Friends of Padre Steve’s World,
In the movie Judgement at Nuremberg, Spencer Tracy’s character makes tis comment:
“If he and all of the other defendants had been degraded perverts, if all of the leaders of the Third Reich had been sadistic monsters and maniacs, then these events would have no more moral significance than an earthquake, or any other natural catastrophe…”
This is true, and why I am continuing what I wrote yesterday today.
Yesterday I wrote about the dangers of ignoring what evils that people are capable of committing or standing by and let happen. For me it was a painful article to write as a historian and ethicist who knows history and can see the same kinds of attitudes that allowed the commission of vast and heinous crimes that beggar the imagination, being posted on social media, on blogs, and by political and religious leaders on a daily basis.

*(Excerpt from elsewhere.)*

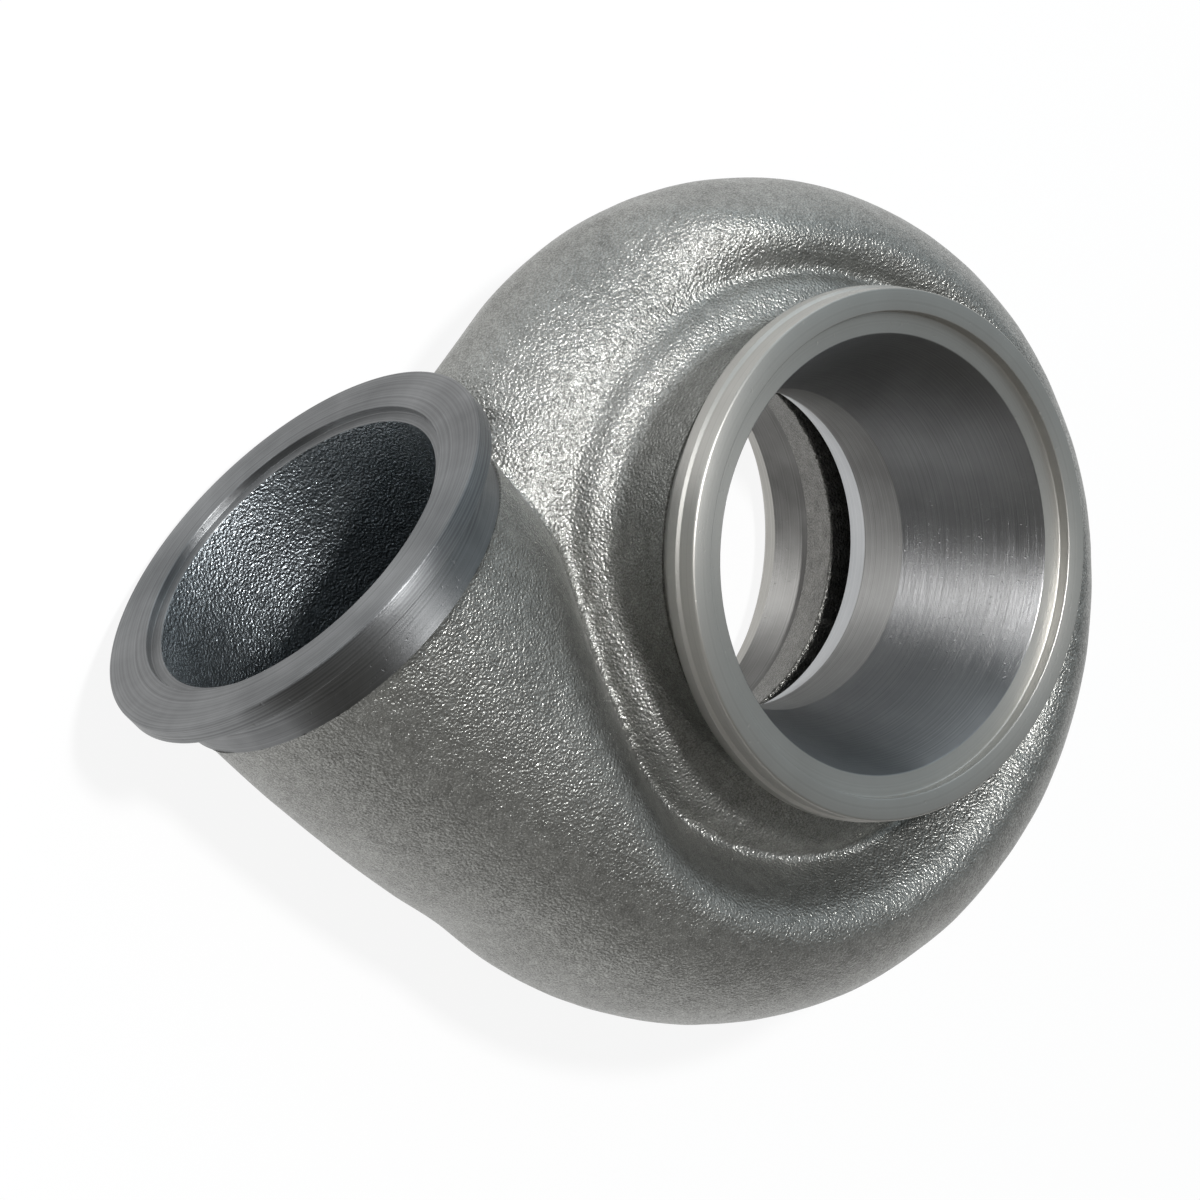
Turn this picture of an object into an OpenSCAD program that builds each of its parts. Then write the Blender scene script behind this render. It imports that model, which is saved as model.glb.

But I am sure that many if not most people seldom give what is happening a second look. Even people who read about the crimes of the Nazis, Stalin, or other genocidal regimes find the perpetrators to be beyond understanding, as if they were monsters, or had no human character. In a way that is comforting, because if they were somehow not like us, then we could never become like them.

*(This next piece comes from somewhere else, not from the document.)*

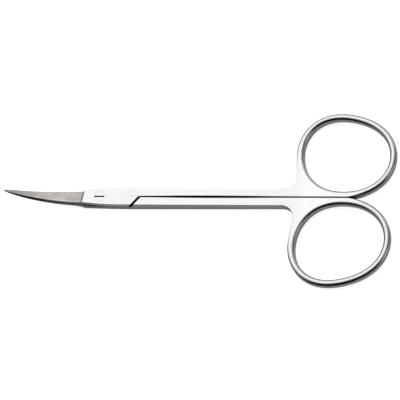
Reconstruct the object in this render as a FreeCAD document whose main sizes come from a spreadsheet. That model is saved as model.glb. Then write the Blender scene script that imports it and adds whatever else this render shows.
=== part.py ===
import FreeCAD
import Part
import math
import os

from FreeCAD import Vector

os.makedirs("parts", exist_ok=True)
doc = FreeCAD.newDocument("dissecting_scissors")

# Driving dimensions, in millimetres and degrees. Lengths along the scissors are measured from the
# pivot: the rings lie toward +X and the blades toward -X. Heights are measured from the parting
# plane, where the two halves meet.
sizes = doc.addObject("Spreadsheet::Sheet", "sizes")
driving = [
    # Lap joint around the pivot
    ("joint_thickness", 3.4),
    ("face_clearance", 0.03),
    ("root_half_width", 2.6),
    ("joint_middle_x", 2.0),
    ("edge_side_middle", 2.51),
    ("spine_side_middle", 2.49),
    ("front_shoulder_x", 4.98),
    ("rear_shoulder_x", 5.35),
    ("shoulder_slant", 3.0),
    ("shoulder_edge_side", 2.33),
    ("shoulder_spine_side", 1.86),
    ("parting_break", 0.15),
    # Oblique slot where each plate ends in front of the other half's shank
    ("lap_x", 12.46),
    ("lap_angle", 38.7),
    ("lap_gap", 0.85),
    ("lap_slope", 30.0),
    ("lap_corner", 1.0),
    # Shanks
    ("shank_gap_at_lap", 0.28),
    ("shank_gap", 0.46),
    ("shank_gap_x", 21.0),
    ("shank_gap_at_neck", 0.32),
    ("shank_end_x", 55.0),
    ("shank_end_half_width", 2.57),
    ("shank_round", 0.12),
    ("shank_inner_round", 0.1),
    ("neck_radius", 3.5),
    ("neck_angle", 181.0),
    # Finger rings
    ("ring_x", 71.51),
    ("ring_radius", 12.63),
    ("ring_stretch", 0.75),
    ("ring_turn", -18.4),
    ("ring_egg", 0.24),
    ("ring_egg_turn", 3.6),
    ("ring_square", 0.1),
    ("ring_bar", 1.94),
    ("ring_neck_swell", 0.13),
    ("ring_end_thickness", 2.36),
    ("ring_round", 0.82),
    ("ring_neck_round", 0.4),
    ("ring_gap", 0.08),
    # Blades
    ("blade_reach", 28.3),
    ("curve_start", 8.0),
    ("curve_radius", 36.8),
    ("front_cove_length", 1.1),
    ("rear_cove_length", 6.0),
    ("shoulder_step", 0.2),
    ("spine_land", 0.3),
    ("spine_break", 0.12),
    ("tip_thickness", 0.62),
    ("tip_half_width", 0.28),
    ("hone_width", 0.16),
    ("hone_height", 0.22),
    ("edge_land", 0.04),
    # Pivot screw
    ("screw_head", 3.1),
    ("screw_head_rim", 0.15),
    ("screw_diameter", 2.0),
    ("screw_clearance", 0.03),
    ("thread_clearance", 0.01),
    ("screw_slot_width", 0.45),
    ("screw_slot_depth", 0.5),
]
for row, (alias, value) in enumerate(driving, start=1):
    sizes.set(f"A{row}", alias)
    sizes.set(f"B{row}", str(value))
    sizes.setAlias(f"B{row}", alias)
doc.recompute()


def size(alias):
    return float(sizes.get(alias))


def bind(item, **expressions):
    for name, expression in expressions.items():
        item.setExpression(name.replace("__", "."), expression)
    return item


def shape_object(name, shape):
    item = doc.addObject("Part::Feature", name)
    item.Shape = shape
    return item


# Values that several pieces share. Solids that are joined or cut run past each other by the overrun.
overrun = 0.5
half_joint = size("joint_thickness") / 2
half_end = size("ring_end_thickness") / 2
half_clearance = size("face_clearance") / 2
slant = math.tan(math.radians(size("shoulder_slant")))
slope = math.tan(math.radians(size("lap_slope")))
lap_run = math.tan(math.radians(size("lap_angle")))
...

But if we are to understand what happened Nazi Germany, Stalin’s Russia, or any other place where mass murder and genocide were a daily occurrence, where dissenters, political opponents, and minorities were whisked off to prison, concentration camps, and gulags in the middle of the night, never to be seen or heard from again; we must understand the perpetrators as well as the bystanders who allowed things to happen.
If we fail to do this, if we yield to the temptation to deny the humanity of the perpetrators, to deny that they were human and had access to ethics and morality as we do is to as Timothy Snyder says, “is to take a step toward, not away from, the Nazi position. To find other people incomprehensible is to abandon the search for understanding, and thus to abandon history.”

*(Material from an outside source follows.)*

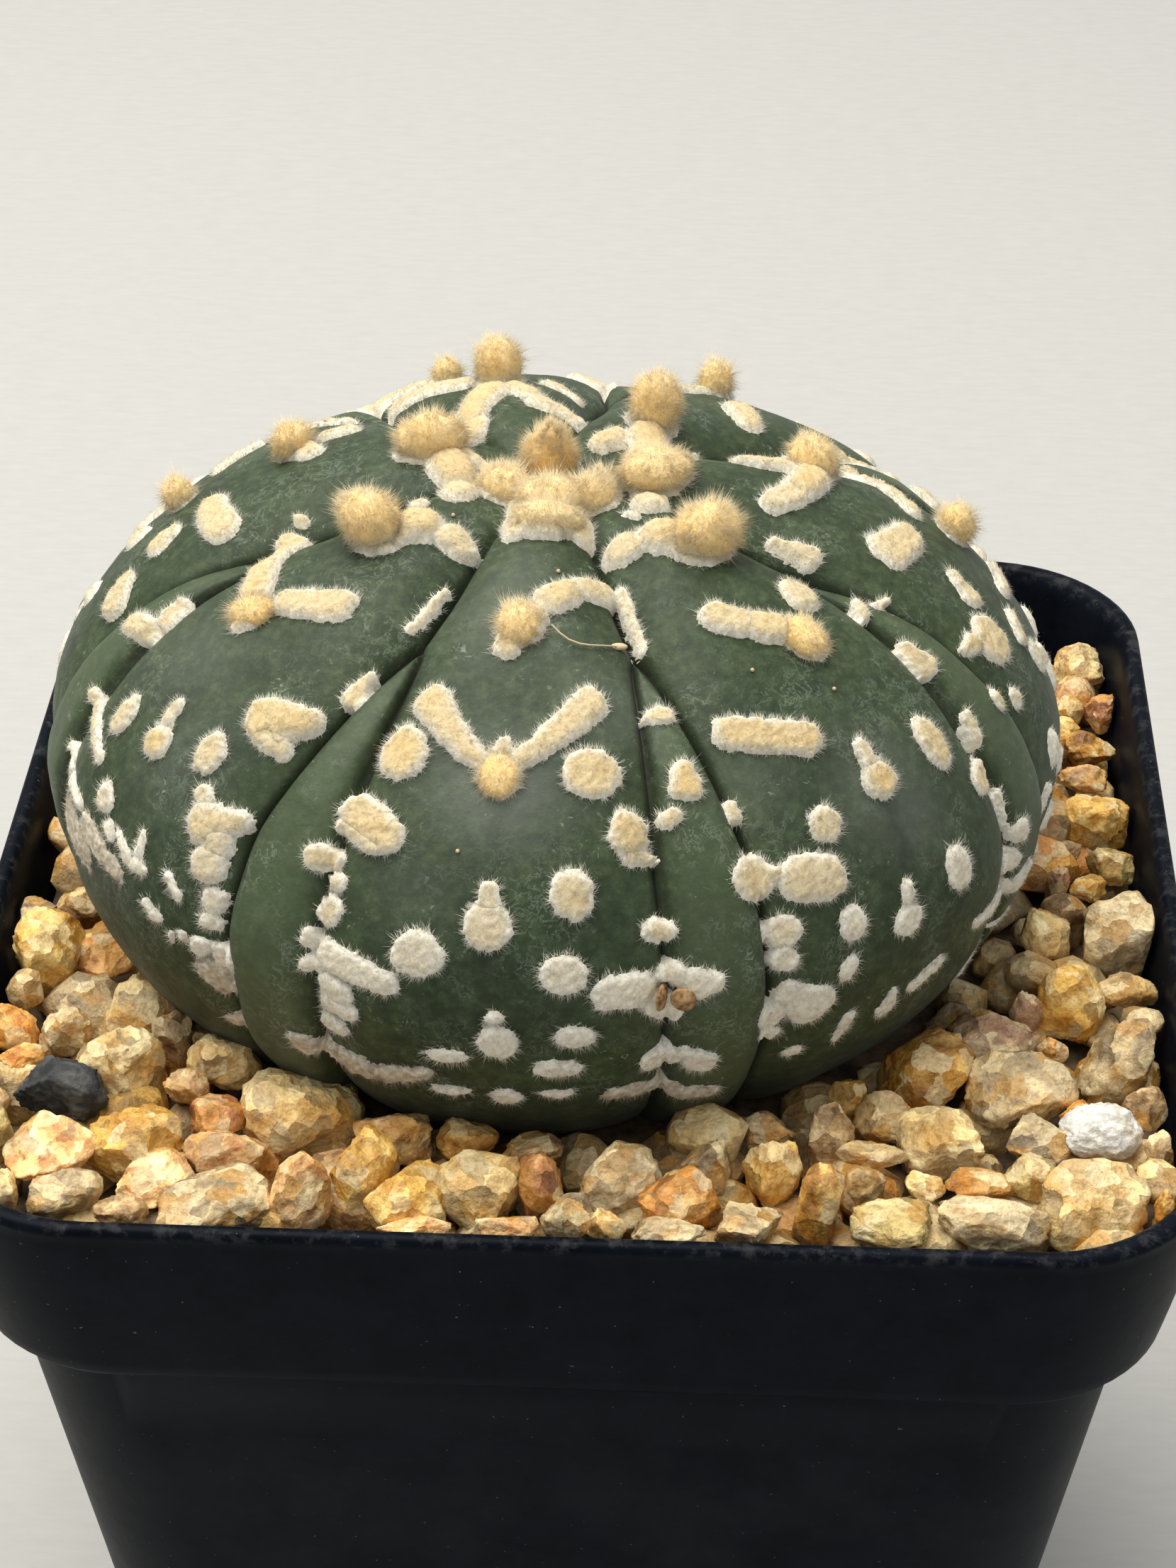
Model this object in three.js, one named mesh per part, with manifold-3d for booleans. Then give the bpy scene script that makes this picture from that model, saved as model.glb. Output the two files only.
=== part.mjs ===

Snyder argues that “To dismiss the Nazis or the Soviets as beyond human concern or historical understanding is to fall into their moral trap. The safer route is to realize that their motives for mass killing, however revolting to us, made sense to them…” They had a faith in their leaders or their ideology, they were devoted to their cause. In the case of the Germans, their “devotion and faith did not make them good…, but they do make them human, Like everyone else, they had access to ethical thinking, even if their own was dreadfully misguided.”
The danger that we face today is that when people in our country speak in the language of the Nazis or other totalitarians, when we see the acts committed against religious, ethnic and other minorities, when we hear the language of genocide being used, we tend to treat those doing such things as barbarians or animals, and not human beings like us, and we rob them of their humanity. If we do this we help set the conditions for what happened under Hitler, Stalin, Pol Pot, and in so many other places to happen again.
Holocaust Historian Yehuda Bauer noted:
“The horror of the Holocaust is not that it deviated from human norms; the horror is that it didn’t. What happened may happen again, to others not necessarily Jews, perpetrated by others, not necessarily Germans. We are all possible victims, possible perpetrators, possible bystanders.”